** Begin Exercise materials **
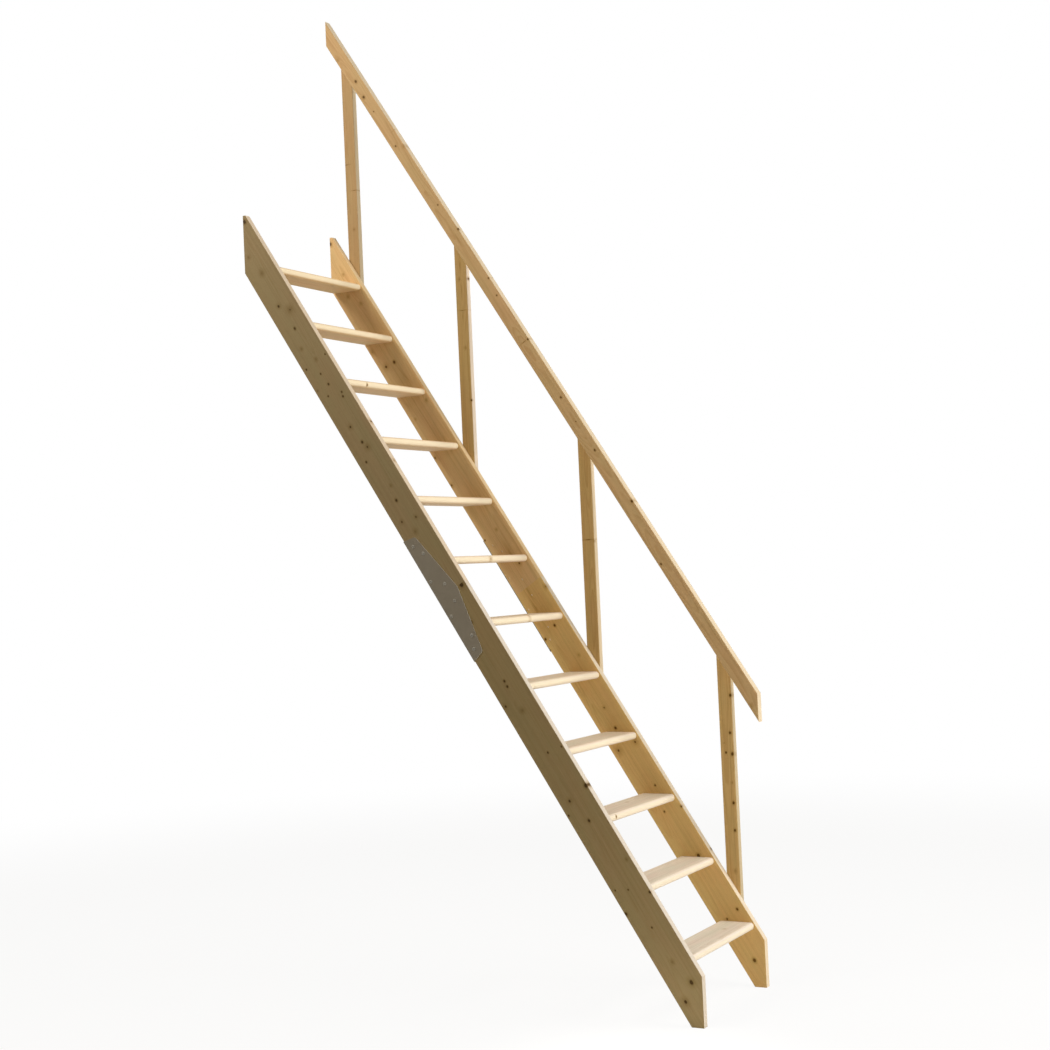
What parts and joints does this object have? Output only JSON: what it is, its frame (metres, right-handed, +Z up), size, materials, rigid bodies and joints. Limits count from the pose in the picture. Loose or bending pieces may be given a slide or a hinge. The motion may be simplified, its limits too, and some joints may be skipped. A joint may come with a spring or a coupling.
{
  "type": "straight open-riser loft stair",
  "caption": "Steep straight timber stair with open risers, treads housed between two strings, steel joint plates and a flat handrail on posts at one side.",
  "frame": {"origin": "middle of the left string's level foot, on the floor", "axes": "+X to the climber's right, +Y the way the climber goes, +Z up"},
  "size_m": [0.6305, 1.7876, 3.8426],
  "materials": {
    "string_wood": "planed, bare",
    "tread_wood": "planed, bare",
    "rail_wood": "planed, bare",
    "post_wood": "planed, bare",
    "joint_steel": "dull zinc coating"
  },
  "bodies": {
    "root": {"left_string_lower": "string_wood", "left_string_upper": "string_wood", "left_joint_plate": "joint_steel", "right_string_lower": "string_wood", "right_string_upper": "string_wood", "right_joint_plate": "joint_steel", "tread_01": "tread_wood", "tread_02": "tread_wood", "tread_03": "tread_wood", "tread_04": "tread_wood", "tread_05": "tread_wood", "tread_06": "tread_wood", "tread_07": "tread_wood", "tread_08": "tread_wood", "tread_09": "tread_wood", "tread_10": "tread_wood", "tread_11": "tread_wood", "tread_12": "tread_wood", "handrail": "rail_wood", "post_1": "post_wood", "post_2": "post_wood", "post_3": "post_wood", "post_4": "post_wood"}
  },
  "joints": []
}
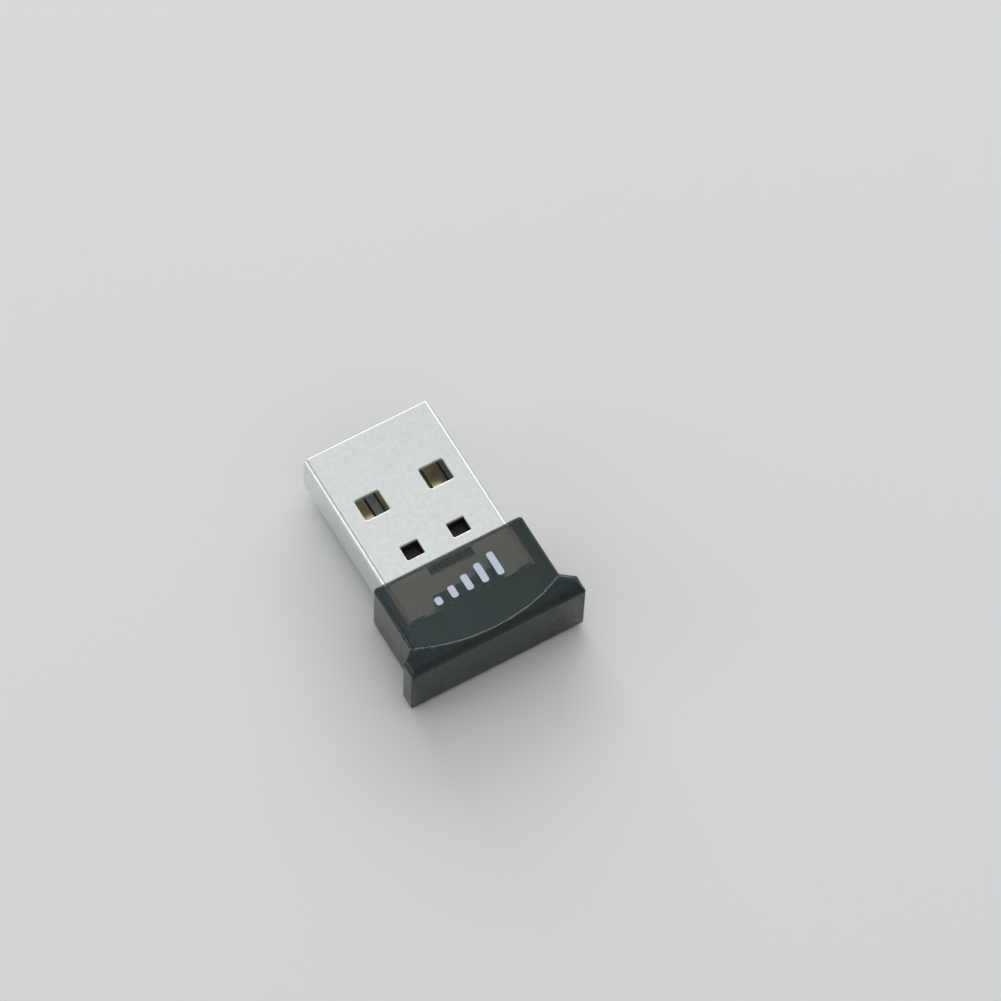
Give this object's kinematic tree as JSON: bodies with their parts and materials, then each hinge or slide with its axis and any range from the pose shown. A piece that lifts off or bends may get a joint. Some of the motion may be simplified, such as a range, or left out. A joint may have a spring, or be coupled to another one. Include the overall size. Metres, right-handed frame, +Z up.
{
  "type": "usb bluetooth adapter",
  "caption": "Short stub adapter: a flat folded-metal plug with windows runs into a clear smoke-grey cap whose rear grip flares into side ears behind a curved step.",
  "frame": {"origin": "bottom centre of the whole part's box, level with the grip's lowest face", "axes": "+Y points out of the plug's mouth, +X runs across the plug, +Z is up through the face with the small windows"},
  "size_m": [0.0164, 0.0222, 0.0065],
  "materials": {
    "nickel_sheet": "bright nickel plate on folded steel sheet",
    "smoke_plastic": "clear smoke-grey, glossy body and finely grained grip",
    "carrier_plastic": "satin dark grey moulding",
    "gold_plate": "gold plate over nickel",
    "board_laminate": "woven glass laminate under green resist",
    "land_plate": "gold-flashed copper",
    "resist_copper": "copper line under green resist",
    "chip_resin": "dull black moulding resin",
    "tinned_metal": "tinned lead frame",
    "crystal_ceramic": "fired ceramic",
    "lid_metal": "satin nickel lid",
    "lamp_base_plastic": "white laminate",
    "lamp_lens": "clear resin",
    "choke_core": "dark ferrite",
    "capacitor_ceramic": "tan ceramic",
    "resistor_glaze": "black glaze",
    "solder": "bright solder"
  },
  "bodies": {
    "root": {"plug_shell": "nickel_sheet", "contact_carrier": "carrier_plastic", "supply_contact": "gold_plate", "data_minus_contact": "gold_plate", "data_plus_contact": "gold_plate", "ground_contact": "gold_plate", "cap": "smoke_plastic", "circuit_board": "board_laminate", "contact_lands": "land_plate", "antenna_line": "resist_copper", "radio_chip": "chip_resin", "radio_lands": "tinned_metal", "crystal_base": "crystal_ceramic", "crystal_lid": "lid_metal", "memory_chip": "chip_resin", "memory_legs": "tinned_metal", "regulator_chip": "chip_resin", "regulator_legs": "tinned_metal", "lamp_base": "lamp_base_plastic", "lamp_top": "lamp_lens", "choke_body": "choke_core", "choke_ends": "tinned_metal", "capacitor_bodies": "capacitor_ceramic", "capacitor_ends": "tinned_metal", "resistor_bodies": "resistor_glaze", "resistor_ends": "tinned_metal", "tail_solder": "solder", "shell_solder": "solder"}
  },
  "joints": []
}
** End Exercise materials **
Short problem.
All the data must be duplicated exactly, with nothing added or removed.

The reply.
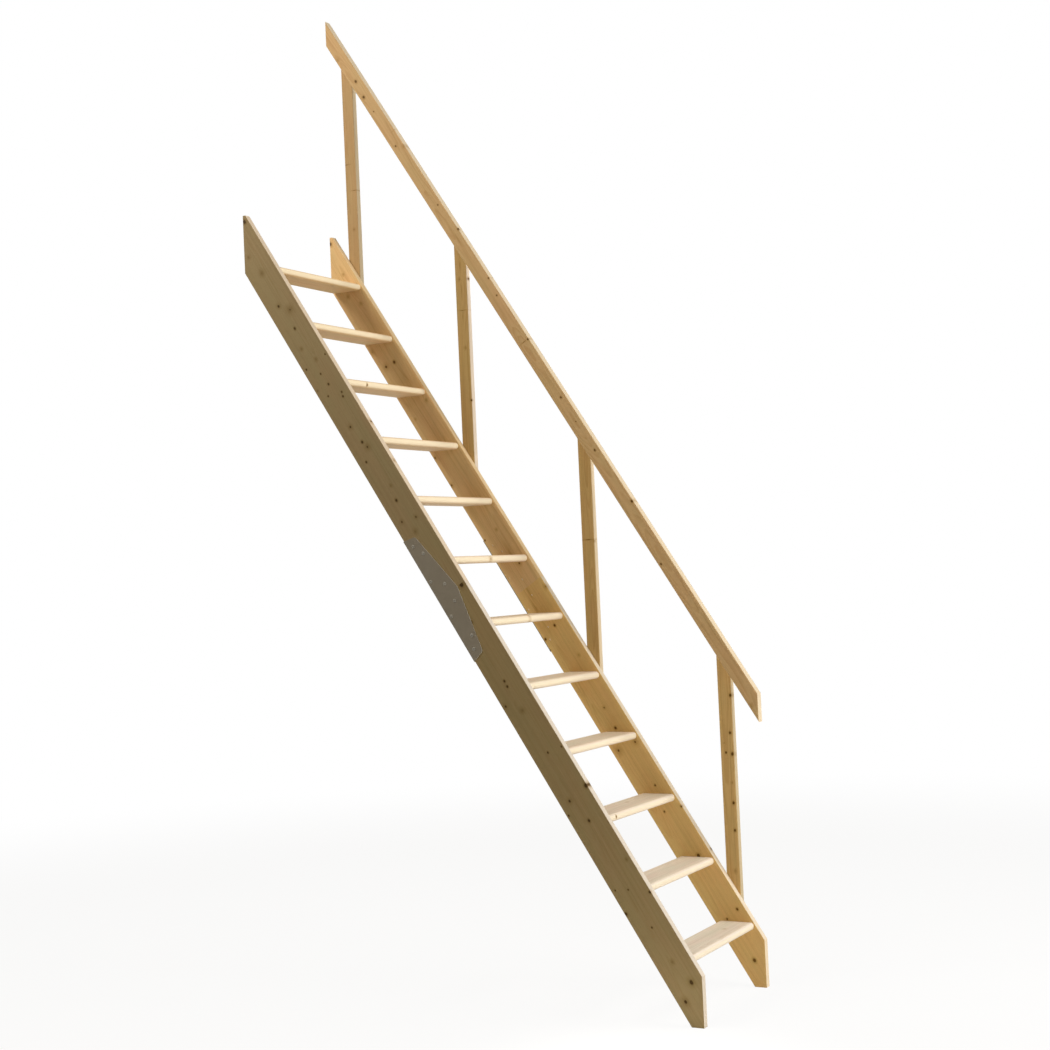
What parts and joints does this object have? Output only JSON: what it is, its frame (metres, right-handed, +Z up), size, materials, rigid bodies and joints. Limits count from the pose in the picture. Loose or bending pieces may be given a slide or a hinge. The motion may be simplified, its limits too, and some joints may be skipped. A joint may come with a spring or a coupling.
{
  "type": "straight open-riser loft stair",
  "caption": "Steep straight timber stair with open risers, treads housed between two strings, steel joint plates and a flat handrail on posts at one side.",
  "frame": {"origin": "middle of the left string's level foot, on the floor", "axes": "+X to the climber's right, +Y the way the climber goes, +Z up"},
  "size_m": [0.6305, 1.7876, 3.8426],
  "materials": {
    "string_wood": "planed, bare",
    "tread_wood": "planed, bare",
    "rail_wood": "planed, bare",
    "post_wood": "planed, bare",
    "joint_steel": "dull zinc coating"
  },
  "bodies": {
    "root": {"left_string_lower": "string_wood", "left_string_upper": "string_wood", "left_joint_plate": "joint_steel", "right_string_lower": "string_wood", "right_string_upper": "string_wood", "right_joint_plate": "joint_steel", "tread_01": "tread_wood", "tread_02": "tread_wood", "tread_03": "tread_wood", "tread_04": "tread_wood", "tread_05": "tread_wood", "tread_06": "tread_wood", "tread_07": "tread_wood", "tread_08": "tread_wood", "tread_09": "tread_wood", "tread_10": "tread_wood", "tread_11": "tread_wood", "tread_12": "tread_wood", "handrail": "rail_wood", "post_1": "post_wood", "post_2": "post_wood", "post_3": "post_wood", "post_4": "post_wood"}
  },
  "joints": []
}
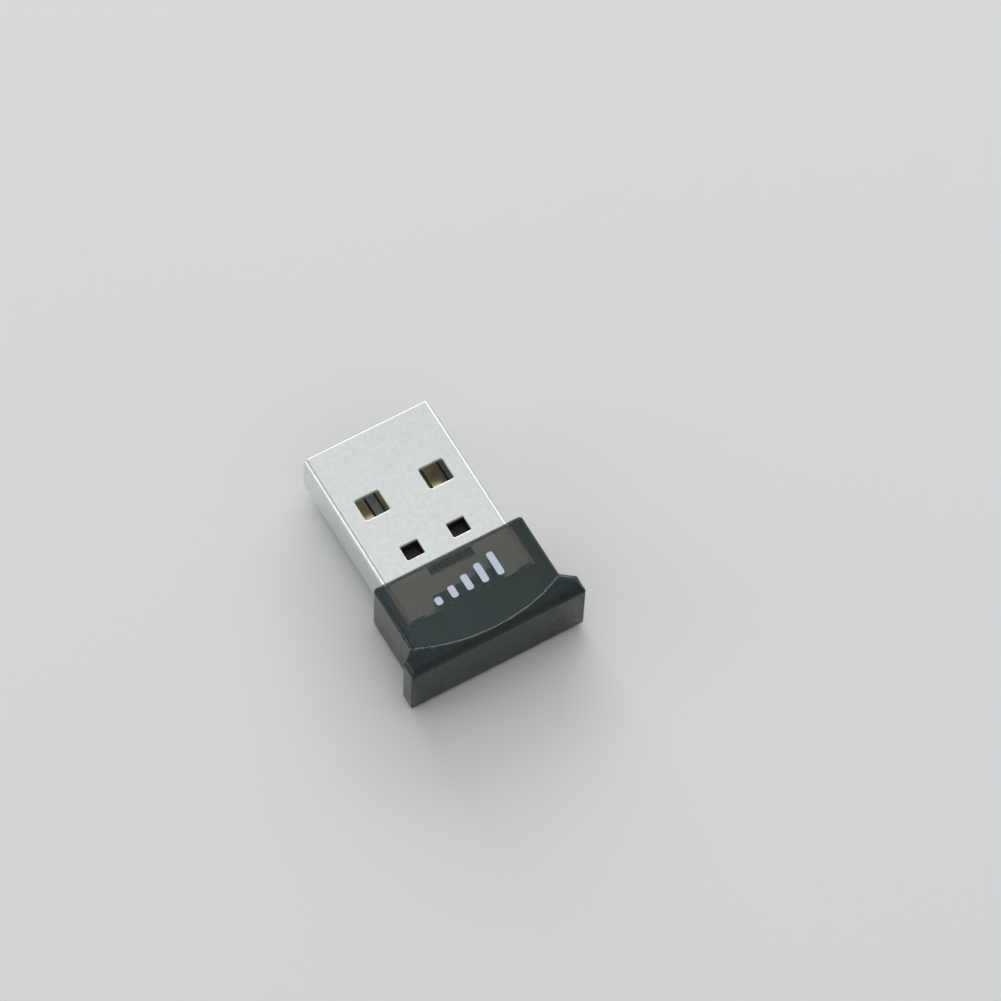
Give this object's kinematic tree as JSON: bodies with their parts and materials, then each hinge or slide with its axis and any range from the pose shown. A piece that lifts off or bends may get a joint. Some of the motion may be simplified, such as a range, or left out. A joint may have a spring, or be coupled to another one. Include the overall size. Metres, right-handed frame, +Z up.
{
  "type": "usb bluetooth adapter",
  "caption": "Short stub adapter: a flat folded-metal plug with windows runs into a clear smoke-grey cap whose rear grip flares into side ears behind a curved step.",
  "frame": {"origin": "bottom centre of the whole part's box, level with the grip's lowest face", "axes": "+Y points out of the plug's mouth, +X runs across the plug, +Z is up through the face with the small windows"},
  "size_m": [0.0164, 0.0222, 0.0065],
  "materials": {
    "nickel_sheet": "bright nickel plate on folded steel sheet",
    "smoke_plastic": "clear smoke-grey, glossy body and finely grained grip",
    "carrier_plastic": "satin dark grey moulding",
    "gold_plate": "gold plate over nickel",
    "board_laminate": "woven glass laminate under green resist",
    "land_plate": "gold-flashed copper",
    "resist_copper": "copper line under green resist",
    "chip_resin": "dull black moulding resin",
    "tinned_metal": "tinned lead frame",
    "crystal_ceramic": "fired ceramic",
    "lid_metal": "satin nickel lid",
    "lamp_base_plastic": "white laminate",
    "lamp_lens": "clear resin",
    "choke_core": "dark ferrite",
    "capacitor_ceramic": "tan ceramic",
    "resistor_glaze": "black glaze",
    "solder": "bright solder"
  },
  "bodies": {
    "root": {"plug_shell": "nickel_sheet", "contact_carrier": "carrier_plastic", "supply_contact": "gold_plate", "data_minus_contact": "gold_plate", "data_plus_contact": "gold_plate", "ground_contact": "gold_plate", "cap": "smoke_plastic", "circuit_board": "board_laminate", "contact_lands": "land_plate", "antenna_line": "resist_copper", "radio_chip": "chip_resin", "radio_lands": "tinned_metal", "crystal_base": "crystal_ceramic", "crystal_lid": "lid_metal", "memory_chip": "chip_resin", "memory_legs": "tinned_metal", "regulator_chip": "chip_resin", "regulator_legs": "tinned_metal", "lamp_base": "lamp_base_plastic", "lamp_top": "lamp_lens", "choke_body": "choke_core", "choke_ends": "tinned_metal", "capacitor_bodies": "capacitor_ceramic", "capacitor_ends": "tinned_metal", "resistor_bodies": "resistor_glaze", "resistor_ends": "tinned_metal", "tail_solder": "solder", "shell_solder": "solder"}
  },
  "joints": []
}